= First Amendment Center =

American civil liberties organization

The First Amendment Center, founded in 1991, is a nonprofit, nonpartisan organization that supports the First Amendment and builds understanding of its core freedoms through education, information, and entertainment. The center serves as a forum for the study and exploration of free-expression issues, including freedom of speech, of the press and of religion, and the rights to assemble and to petition the government.

==History==
John Seigenthaler founded the First Amendment Center at Vanderbilt University in 1991.

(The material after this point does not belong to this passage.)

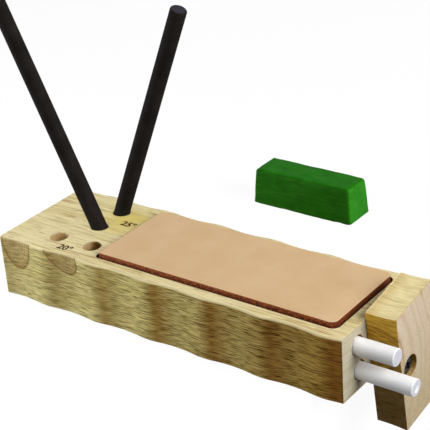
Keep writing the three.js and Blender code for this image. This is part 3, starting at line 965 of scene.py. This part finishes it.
# White card: straight to white for the camera and in reflections, less what falls in shadow, and
# grey paper to the light that bounces off it
def whiteCard():
    material, tree = emptyMaterial("white card")
    plain = addNode(tree, "BsdfDiffuse", {"Color": linear(stage["paper"])})
    shaded = addNode(tree, "BsdfDiffuse", {"Color": [stage["shade"]] * 3 + [1]})
    glow = addNode(tree, "Emission", {"Strength": stage["white"]})
    bright = addNode(tree, "AddShader", {0: shaded, 1: glow})
    mixed = addNode(tree, "MixShader", {0: seenRays(tree), 1: plain, 2: bright})
    addNode(tree, "OutputMaterial", {"Surface": mixed})
    return material


card = whiteCard()
far, tableDrop = stage["reach"], stage["tableDrop"]
for name, low, high in (
    ("table", (-far, -far, -tableDrop), (stage["tableEnd"], far, -stage["tableGap"])),
    ("floor", (-far, -far, -tableDrop - stage["floorDepth"]), (far, far, -tableDrop)),
):
    ground = addShape(name, roundedBox(low, high))
    ground.data.transform(Matrix.Scale(mm, 4))
    ground.data.materials.append(card)

# a softbox on the right, a weak one in front, and a small one low at the left that rakes the scallops
lights = {
    "rightSoftbox": {"at": (850, 60, 500), "size": 700, "watts": 12.1, "colour": (1, 1, 1)},
    "frontSoftbox": {"at": (-50, -520, 760), "size": 600, "watts": 1.5, "colour": (1, 1, 1)},
    "leftStrip": {"at": (-300, -120, 60), "size": 160, "watts": 1, "colour": (0.92, 1, 1.1)},
}
for name, lamp in lights.items():
    softbox = bpy.data.lights.new(name, "AREA")
    softbox.shape = "DISK"
    softbox.size = lamp["size"] * mm
    softbox.energy = lamp["watts"]
    softbox.color = lamp["colour"]
    holder = addObject(name, softbox)
    holder.location = Vector(lamp["at"]) * mm
    holder.rotation_mode = "QUATERNION"
    holder.rotation_quaternion = Vector(lamp["at"]).to_track_quat("Z", "Y")

# a sky that looks white and lights only a little
world = bpy.data.worlds.new("studio")
bpy.context.scene.world = world
world.use_nodes = True
sky = world.node_tree
sky.nodes.clear()
strength = addNode(sky, "MapRange", {0: seenRays(sky), 3: stage["sky"], 4: 1})
background = addNode(sky, "Background", {"Color": [1, 1, 1, 1], "Strength": strength})
addNode(sky, "OutputWorld", {"Surface": background})

# camera solved from the block's edges in the photograph
view = {
    "target": (10.2, 0, 44.7),
    "azimuth": 37.87,
    "elevation": 26.48,
    "roll": -4.29,
    "away": 500.7,
    "lens": 115.28,
    "sensor": 36,
    "clip": (0.01, 10),  # in metres
}
turnZ, lift, roll = (math.radians(view[name]) for name in ("azimuth", "elevation", "roll"))
back = Vector((math.sin(turnZ) * math.cos(lift), -math.cos(turnZ) * math.cos(lift), math.sin(lift)))
level = Vector((math.cos(turnZ), math.sin(turnZ), 0))
upright = back.cross(level)
across = level * math.cos(roll) + upright * math.sin(roll)
upward = upright * math.cos(roll) - level * math.sin(roll)
camera = addObject("camera", bpy.data.cameras.new("camera"))
camera.data.sensor_width = view["sensor"]
camera.data.lens = view["lens"]
camera.data.clip_start, camera.data.clip_end = view["clip"]
camera.rotation_mode = "QUATERNION"
camera.rotation_quaternion = Matrix((across, upward, back)).transposed().to_quaternion()
camera.location = (Vector(view["target"]) + back * view["away"]) * mm
bpy.context.scene.camera = camera
bpy.context.scene.view_settings.view_transform = "Standard"
print("stage, light and camera set")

In 2007, the First Amendment Center had offices at Vanderbilt and Arlington, Va.

==Programs==

The First Amendment Center is an operating program of the Freedom Forum and is associated with the Newseum and the Diversity Institute. The center has offices in the John Seigenthaler Center at Vanderbilt University in Nashville, Tennessee, and at the Newseum in Washington, D.C.

The center's programs, including the Religious Freedom Education Project at the Newseum, provide education and information to the public and groups including First Amendment scholars and experts, educators, government policymakers, legal experts, and students. The center is nonpartisan and does not lobby, litigate or provide legal advice.

The center's website is a source of news, information, and commentary in the nation on First Amendment issues. It features daily updates on news about First Amendment-related developments, as well as detailed reports about U.S. Supreme Court cases involving the First Amendment, and commentary, analysis and special reports on free expression, press freedom, and religious-liberty issues.